Motley Crue had a lot riding on their 2008 reunion album, Saints of Los Angeles, and they kicked things off on a high note with its raucous, anthemic title track.

Saints of Los Angeles marked the first album to feature the original Motley lineup — singer Vince Neil, guitarist Mick Mars, bassist Nikki Sixx and Drummer Tommy Lee — since 1997's Generation Swine, and the first one they had started recording together since 1989's chart-topping Dr. Feelgood. (They began working on Generation Swine with Neil's replacement, John Corabi, before giving him the boot and launching their first reunion.)

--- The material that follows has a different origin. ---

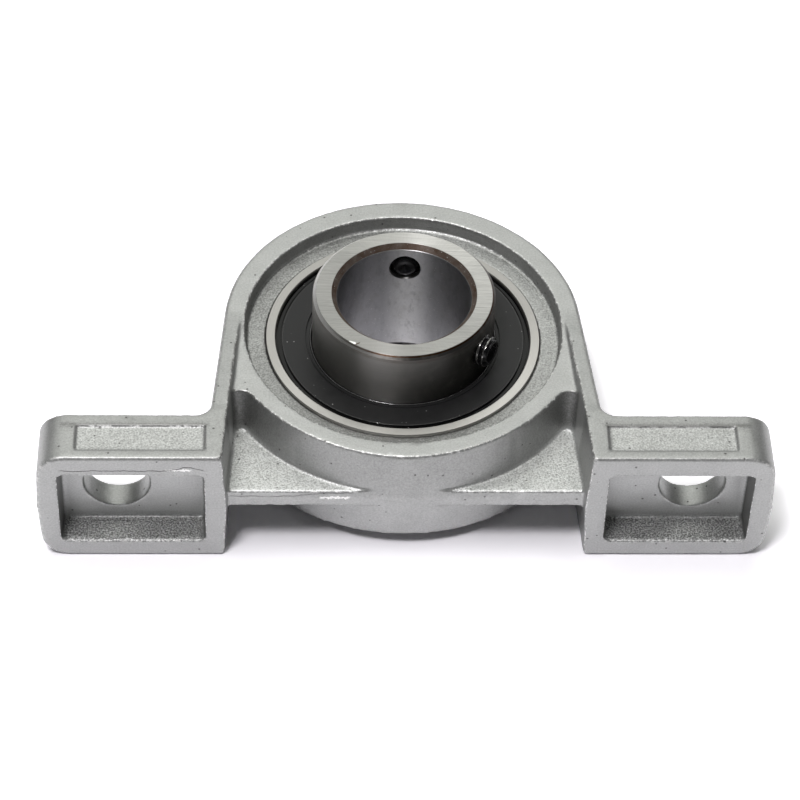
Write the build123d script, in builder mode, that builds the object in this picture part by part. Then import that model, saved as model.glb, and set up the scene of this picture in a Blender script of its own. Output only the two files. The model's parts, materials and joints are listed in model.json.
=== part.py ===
from build123d import *
import os
from math import cos, radians, sin, sqrt, tan

# Miniature pillow block: a die-cast housing that holds a spherical insert bearing.
# The shaft axis is Z, the mounting face looks along -Y and the feet reach along X.
# The origin is the centre of the spherical seat, on the parting plane of the casting.

# Housing, mounting sizes
shaft_height = 22.0
foot_span = 80.0
bolt_spacing = 63.0
bolt_hole_diameter = 7.2
foot_depth = 15.7
foot_thickness = 6.9

# Housing, casting sizes
draft_angle = 3.0
ring_wall = 3.1
ring_width = 12.0
side_inset = 0.4
side_flare_angle = 4.4
side_wall_at_axis = 2.45
side_wall_at_base = 2.74
shoulder_blend_inset = 0.9
web_thickness = 2.3
web_front_setback = 1.3
side_slope_angle = 6.28
side_slope_end_gap = 0.3
side_foot_fillet = 1.5
hollow_corner_radius = 0.8
foot_end_radius = 3.0
cast_edge_radius = 0.4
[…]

The album is loosely inspired by the glam metal veterans' scandalous 2001 memoir The Dirt, chronicling Motley Crue's journey from hard-rocking gutter rats to world-conquering rock stars, with plenty of professional pitfalls and personal hang-ups along the way. The title track revisits a pivotal moment in Motley Crue's career: when they agreed to their first contract.

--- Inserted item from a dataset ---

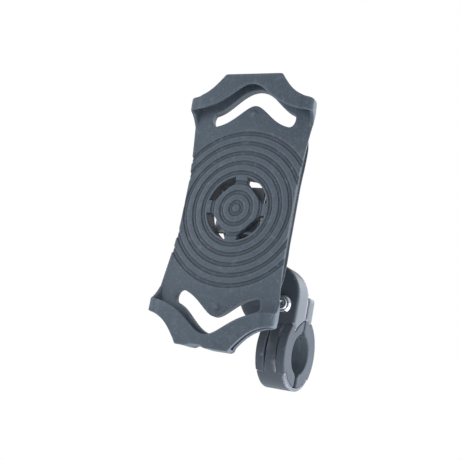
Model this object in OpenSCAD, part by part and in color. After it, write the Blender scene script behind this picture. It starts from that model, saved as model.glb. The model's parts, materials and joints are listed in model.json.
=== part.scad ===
// Phone handlebar mount: a silicone cradle on a swivel, carried by a split clamp.
// Origin: centre of the handlebar bore. +X runs along the handlebar, the cradle
// faces -Y, and +Z is up along the cradle.

/* [Handlebar clamp] */
// Diameter of the handlebar that the liners grip
bar_d = 22.2; // [21.8:0.1:23]
// Width of the clamp along the handlebar
clamp_w = 17.3; // [15:0.1:18]
// Radial thickness of the rubber liner under the metal band
liner_t = 3.9; // [3.4:0.1:4.2]
// Width of the metal band left between the liner's flanges
band_w = 7.4; // [6:0.2:9]
// Gap between the clamp's two lugs
slit_w = 1.4; // [1:0.1:2]
// Height of the clamp screw's axis above the bore's centre
screw_z = 24.4; // [24:0.1:26]

/* [Arm] */
// Sideways distance from the bore's centre to the swivel axis, to the left
hub_left = 18.6; // [16:0.2:20]
// Distance from the bore's centre forward to the cradle's front face
hub_forward = 53.8; // [52:0.2:56]
// Height of the swivel axis above the bore's centre
hub_up = 66.6; // [64:0.2:69]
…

"The 'Saints of Los Angeles' is about us signing our record deal with Elektra," Mars told Ultimate Guitar in 2008, "and it's kinda like, the words, 'It doesn't matter what you say / I'm gonna do it anyway.'"

Watch Motley Crue's Video for 'Saints of Los Angeles'

The Elektra partnership soured as the band's album sales dwindled in the '90s, and the label eventually agreed to give the band back their catalog masters when their contract expired in 1998. Motley Crue released all subsequent albums, including Saints of Los Angeles, on their own Motley Records.

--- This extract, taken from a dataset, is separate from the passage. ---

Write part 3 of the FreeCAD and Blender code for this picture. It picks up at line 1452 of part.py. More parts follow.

Given its subject matter, "Saints of Los Angeles" has an appropriately retro feel. The original "gang vocal" version opens with Neil reciting the Lord's Prayer, then explodes into a choppy, percussive riff reminiscent of the group's 1987 hit "Wild Side."

Neil spins a debauched yarn about hazy nights in a "two-room slum" and prowling the Sunset Strip, where there's "girls passed out, naked in the back lounge" of the Troubadour nightclub and "everybody's gonna score." Propelled by Lee's monstrous drum fills, the song climaxes with an epic solo from Mars that carries over into the song's final, arena-sized chorus.

Released on April 11, 2008, "Saints of Los Angeles" peaked at No. 5 on the Billboard Mainstream Rock chart and earned a Grammy nomination for Best Hard Rock Performance, though it lost to the Mars Volta's "Wax Simulacra." The track marked a return to form for Motley Crue after the lukewarmly received New Tattoo, and the patron saints of sleaze once again rewarded the faith of their devout fans.